Work to complete – Return the records exactly as they are.
++++ Dataset ++++
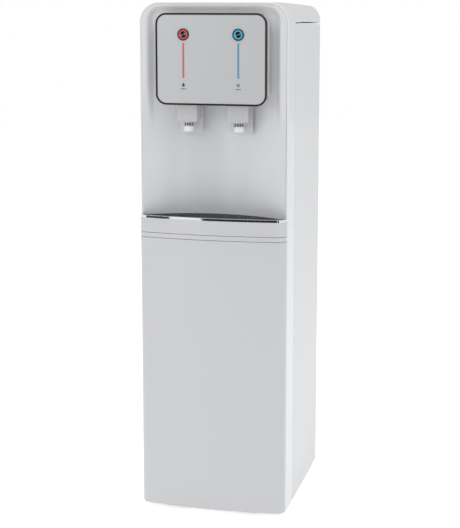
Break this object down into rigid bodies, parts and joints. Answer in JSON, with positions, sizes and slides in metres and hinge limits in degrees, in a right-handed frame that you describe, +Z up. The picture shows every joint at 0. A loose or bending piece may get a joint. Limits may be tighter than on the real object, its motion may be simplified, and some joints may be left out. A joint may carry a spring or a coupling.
{
  "type": "floor-standing water dispenser",
  "caption": "Tall narrow white water dispenser with a bowed front, control head with round buttons, hot and cold taps in a concave niche and a removable drip tray.",
  "frame": {"origin": "on the floor under the middle of the cabinet", "axes": "+X to the right seen from the front, +Y to the back, +Z up; the front faces -Y"},
  "size_m": [0.312, 0.376, 1.07],
  "materials": {
    "white_shell": "satin moulded",
    "niche_shell": "satin moulded",
    "side_steel": "white powder coat",
    "panel_face": "satin silver",
    "panel_rim": "gloss black",
    "bezel_black": "dark polished",
    "red_light": "lit translucent",
    "blue_light": "lit translucent",
    "mark_ink": "printed",
    "tap_white": "gloss moulded",
    "chrome_trim": "bright chrome",
    "grille_grey": "gloss dark grey",
    "galvanised": "zinc coated",
    "stainless": "satin",
    "black_enamel": "satin black",
    "copper": "drawn tube",
    "rubber": "moulded",
    "foam": "expanded bead foam",
    "nylon": "moulded",
    "filter_shell": "moulded",
    "board_green": "solder mask",
    "black_plastic": "moulded",
    "tube_poly": "translucent tube",
    "switch_red": "translucent",
    "switch_green": "translucent"
  },
  "bodies": {
    "cabinet": {"base_pan": "galvanised", "button_bezels": "bezel_black", "cold_button_ring": "blue_light", "cold_light_strip": "blue_light", "cold_tank": "stainless", "compressor": "black_enamel", "compressor_mounts": "rubber", "condenser": "black_enamel", "control_board": "board_green", "control_panel": "panel_face", "cover_catches": "black_plastic", "drain_outlets": "nylon", "evaporator_coil": "copper", "filter_bracket": "galvanised", "filter_cartridges": "filter_shell", "filter_manifold": "nylon", "front_frame": "white_shell", "head_housing": "niche_shell", "hot_button_ring": "red_light", "hot_jacket": "foam", "hot_light_strip": "red_light", "hot_tank": "stainless", "left_side_panel": "side_steel", "lever_pins": "stainless", "lever_switches": "black_plastic", "mid_deck": "galvanised", "niche_panel": "niche_shell", "nozzle_rings": "chrome_trim", "nozzles": "tap_white", "panel_marks": "mark_ink", "panel_rim": "panel_rim", "panel_screws": "stainless", "power_inlet": "black_plastic", "rear_panel": "galvanised", "rear_posts": "galvanised", "refrigerant_lines": "copper", "right_side_panel": "side_steel", "rubber_feet": "rubber", "solenoid_valves": "nylon", "switch_bodies": "black_plastic", "tank_deck": "galvanised", "tank_foam": "foam", "tank_heater": "stainless", "tap_shrouds": "tap_white", "top_cover": "white_shell", "tray_shelf": "white_shell", "water_inlet": "nylon", "water_tubes": "tube_poly"},
    "hot_button": {"hot_button_cap": "bezel_black"},
    "cold_button": {"cold_button_cap": "bezel_black"},
    "hot_lever": {"hot_cup_lever": "tap_white"},
    "cold_lever": {"cold_cup_lever": "tap_white"},
    "tray": {"drip_tray": "white_shell", "tray_trim": "chrome_trim"},
    "grille": {"drip_grille": "grille_grey"},
    "lower_cover": {"lower_front_cover": "white_shell"},
    "heating_rocker": {"heating_switch_rocker": "switch_red"},
    "cooling_rocker": {"cooling_switch_rocker": "switch_green"},
    "hot_drain": {"hot_drain_cap": "nylon"},
    "cold_drain": {"cold_drain_cap": "nylon"}
  },
  "joints": [
    {"name": "hot_button_press", "type": "slide", "parent": "cabinet", "child": "hot_button", "axis": [0, 1, 0], "range_m": [0, 0.0015], "stiffness_N_per_m": 400, "springref_m": -0.0015},
    {"name": "cold_button_press", "type": "slide", "parent": "cabinet", "child": "cold_button", "axis": [0, 1, 0], "range_m": [0, 0.0015], "stiffness_N_per_m": 400, "springref_m": -0.0015},
    {"name": "hot_lever_swing", "type": "hinge", "parent": "cabinet", "child": "hot_lever", "pos_m": [-0.053, -0.13, 0.89], "axis": [1, 0, 0], "range_deg": [0, 4], "stiffness_Nm_per_rad": 0.4, "springref_deg": -5.73},
    {"name": "cold_lever_swing", "type": "hinge", "parent": "cabinet", "child": "cold_lever", "pos_m": [0.053, -0.13, 0.89], "axis": [1, 0, 0], "range_deg": [0, 4], "stiffness_Nm_per_rad": 0.4, "springref_deg": -5.73},
    {"name": "tray_slide", "type": "slide", "parent": "cabinet", "child": "tray", "axis": [0, -1, 0], "range_m": [0, 0.09]},
    {"name": "grille_lift", "type": "slide", "parent": "tray", "child": "grille", "axis": [0, 0, 1], "range_m": [0, 0.05]},
    {"name": "cover_tilt", "type": "hinge", "parent": "cabinet", "child": "lower_cover", "pos_m": [0, -0.186, 0.01], "axis": [1, 0, 0], "range_deg": [0, 15]},
    {"name": "heating_switch", "type": "hinge", "parent": "cabinet", "child": "heating_rocker", "pos_m": [-0.016, 0.1675, 0.858], "axis": [1, 0, 0], "range_deg": [0, 10]},
    {"name": "cooling_switch", "type": "hinge", "parent": "cabinet", "child": "cooling_rocker", "pos_m": [0.016, 0.1675, 0.858], "axis": [1, 0, 0], "range_deg": [0, 10]},
    {"name": "hot_drain_unscrew", "type": "slide", "parent": "cabinet", "child": "hot_drain", "axis": [0, 1, 0], "range_m": [0, 0.014]},
    {"name": "cold_drain_unscrew", "type": "slide", "parent": "cabinet", "child": "cold_drain", "axis": [0, 1, 0], "range_m": [0, 0.014]}
  ]
}
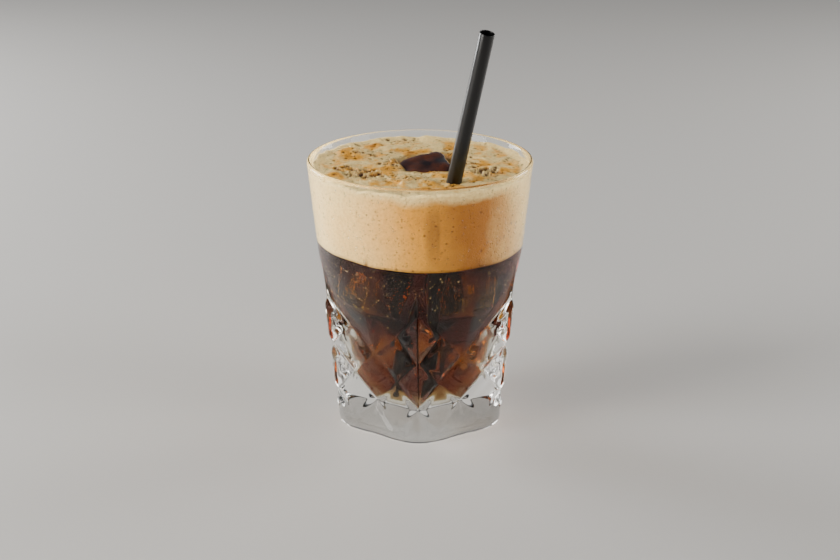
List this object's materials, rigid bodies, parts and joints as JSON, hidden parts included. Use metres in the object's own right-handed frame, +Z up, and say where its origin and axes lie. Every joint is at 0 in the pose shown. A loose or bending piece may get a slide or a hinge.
++++
Output for this exercise –
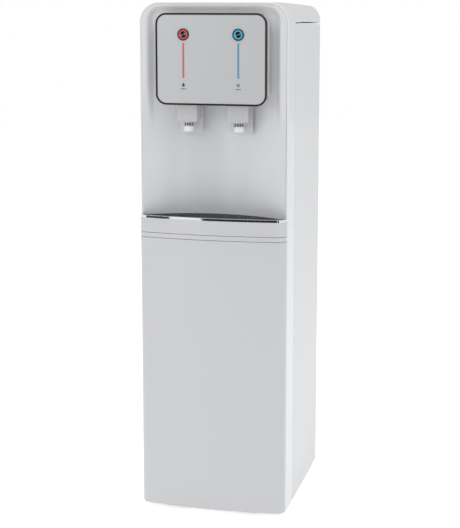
Break this object down into rigid bodies, parts and joints. Answer in JSON, with positions, sizes and slides in metres and hinge limits in degrees, in a right-handed frame that you describe, +Z up. The picture shows every joint at 0. A loose or bending piece may get a joint. Limits may be tighter than on the real object, its motion may be simplified, and some joints may be left out. A joint may carry a spring or a coupling.
{
  "type": "floor-standing water dispenser",
  "caption": "Tall narrow white water dispenser with a bowed front, control head with round buttons, hot and cold taps in a concave niche and a removable drip tray.",
  "frame": {"origin": "on the floor under the middle of the cabinet", "axes": "+X to the right seen from the front, +Y to the back, +Z up; the front faces -Y"},
  "size_m": [0.312, 0.376, 1.07],
  "materials": {
    "white_shell": "satin moulded",
    "niche_shell": "satin moulded",
    "side_steel": "white powder coat",
    "panel_face": "satin silver",
    "panel_rim": "gloss black",
    "bezel_black": "dark polished",
    "red_light": "lit translucent",
    "blue_light": "lit translucent",
    "mark_ink": "printed",
    "tap_white": "gloss moulded",
    "chrome_trim": "bright chrome",
    "grille_grey": "gloss dark grey",
    "galvanised": "zinc coated",
    "stainless": "satin",
    "black_enamel": "satin black",
    "copper": "drawn tube",
    "rubber": "moulded",
    "foam": "expanded bead foam",
    "nylon": "moulded",
    "filter_shell": "moulded",
    "board_green": "solder mask",
    "black_plastic": "moulded",
    "tube_poly": "translucent tube",
    "switch_red": "translucent",
    "switch_green": "translucent"
  },
  "bodies": {
    "cabinet": {"base_pan": "galvanised", "button_bezels": "bezel_black", "cold_button_ring": "blue_light", "cold_light_strip": "blue_light", "cold_tank": "stainless", "compressor": "black_enamel", "compressor_mounts": "rubber", "condenser": "black_enamel", "control_board": "board_green", "control_panel": "panel_face", "cover_catches": "black_plastic", "drain_outlets": "nylon", "evaporator_coil": "copper", "filter_bracket": "galvanised", "filter_cartridges": "filter_shell", "filter_manifold": "nylon", "front_frame": "white_shell", "head_housing": "niche_shell", "hot_button_ring": "red_light", "hot_jacket": "foam", "hot_light_strip": "red_light", "hot_tank": "stainless", "left_side_panel": "side_steel", "lever_pins": "stainless", "lever_switches": "black_plastic", "mid_deck": "galvanised", "niche_panel": "niche_shell", "nozzle_rings": "chrome_trim", "nozzles": "tap_white", "panel_marks": "mark_ink", "panel_rim": "panel_rim", "panel_screws": "stainless", "power_inlet": "black_plastic", "rear_panel": "galvanised", "rear_posts": "galvanised", "refrigerant_lines": "copper", "right_side_panel": "side_steel", "rubber_feet": "rubber", "solenoid_valves": "nylon", "switch_bodies": "black_plastic", "tank_deck": "galvanised", "tank_foam": "foam", "tank_heater": "stainless", "tap_shrouds": "tap_white", "top_cover": "white_shell", "tray_shelf": "white_shell", "water_inlet": "nylon", "water_tubes": "tube_poly"},
    "hot_button": {"hot_button_cap": "bezel_black"},
    "cold_button": {"cold_button_cap": "bezel_black"},
    "hot_lever": {"hot_cup_lever": "tap_white"},
    "cold_lever": {"cold_cup_lever": "tap_white"},
    "tray": {"drip_tray": "white_shell", "tray_trim": "chrome_trim"},
    "grille": {"drip_grille": "grille_grey"},
    "lower_cover": {"lower_front_cover": "white_shell"},
    "heating_rocker": {"heating_switch_rocker": "switch_red"},
    "cooling_rocker": {"cooling_switch_rocker": "switch_green"},
    "hot_drain": {"hot_drain_cap": "nylon"},
    "cold_drain": {"cold_drain_cap": "nylon"}
  },
  "joints": [
    {"name": "hot_button_press", "type": "slide", "parent": "cabinet", "child": "hot_button", "axis": [0, 1, 0], "range_m": [0, 0.0015], "stiffness_N_per_m": 400, "springref_m": -0.0015},
    {"name": "cold_button_press", "type": "slide", "parent": "cabinet", "child": "cold_button", "axis": [0, 1, 0], "range_m": [0, 0.0015], "stiffness_N_per_m": 400, "springref_m": -0.0015},
    {"name": "hot_lever_swing", "type": "hinge", "parent": "cabinet", "child": "hot_lever", "pos_m": [-0.053, -0.13, 0.89], "axis": [1, 0, 0], "range_deg": [0, 4], "stiffness_Nm_per_rad": 0.4, "springref_deg": -5.73},
    {"name": "cold_lever_swing", "type": "hinge", "parent": "cabinet", "child": "cold_lever", "pos_m": [0.053, -0.13, 0.89], "axis": [1, 0, 0], "range_deg": [0, 4], "stiffness_Nm_per_rad": 0.4, "springref_deg": -5.73},
    {"name": "tray_slide", "type": "slide", "parent": "cabinet", "child": "tray", "axis": [0, -1, 0], "range_m": [0, 0.09]},
    {"name": "grille_lift", "type": "slide", "parent": "tray", "child": "grille", "axis": [0, 0, 1], "range_m": [0, 0.05]},
    {"name": "cover_tilt", "type": "hinge", "parent": "cabinet", "child": "lower_cover", "pos_m": [0, -0.186, 0.01], "axis": [1, 0, 0], "range_deg": [0, 15]},
    {"name": "heating_switch", "type": "hinge", "parent": "cabinet", "child": "heating_rocker", "pos_m": [-0.016, 0.1675, 0.858], "axis": [1, 0, 0], "range_deg": [0, 10]},
    {"name": "cooling_switch", "type": "hinge", "parent": "cabinet", "child": "cooling_rocker", "pos_m": [0.016, 0.1675, 0.858], "axis": [1, 0, 0], "range_deg": [0, 10]},
    {"name": "hot_drain_unscrew", "type": "slide", "parent": "cabinet", "child": "hot_drain", "axis": [0, 1, 0], "range_m": [0, 0.014]},
    {"name": "cold_drain_unscrew", "type": "slide", "parent": "cabinet", "child": "cold_drain", "axis": [0, 1, 0], "range_m": [0, 0.014]}
  ]
}
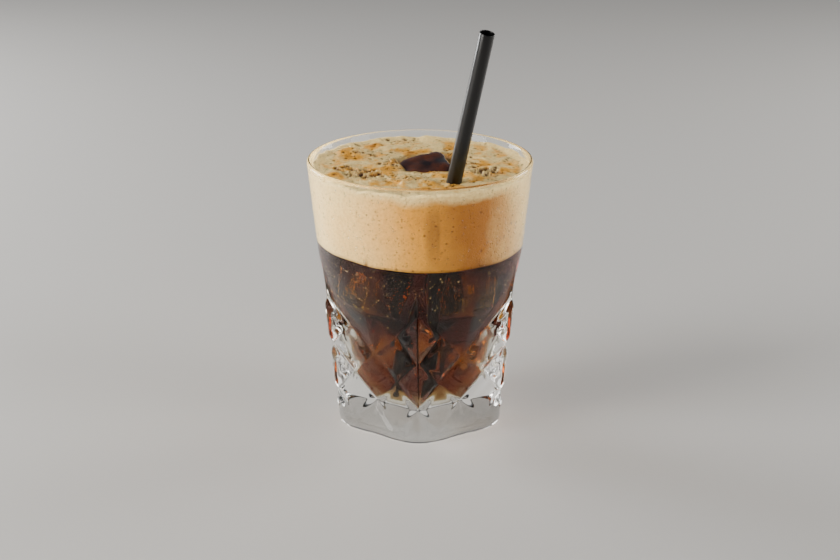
List this object's materials, rigid bodies, parts and joints as JSON, hidden parts included. Use metres in the object's own right-handed frame, +Z up, and say where its origin and axes lie. Every joint is at 0 in the pose shown. A loose or bending piece may get a slide or a hinge.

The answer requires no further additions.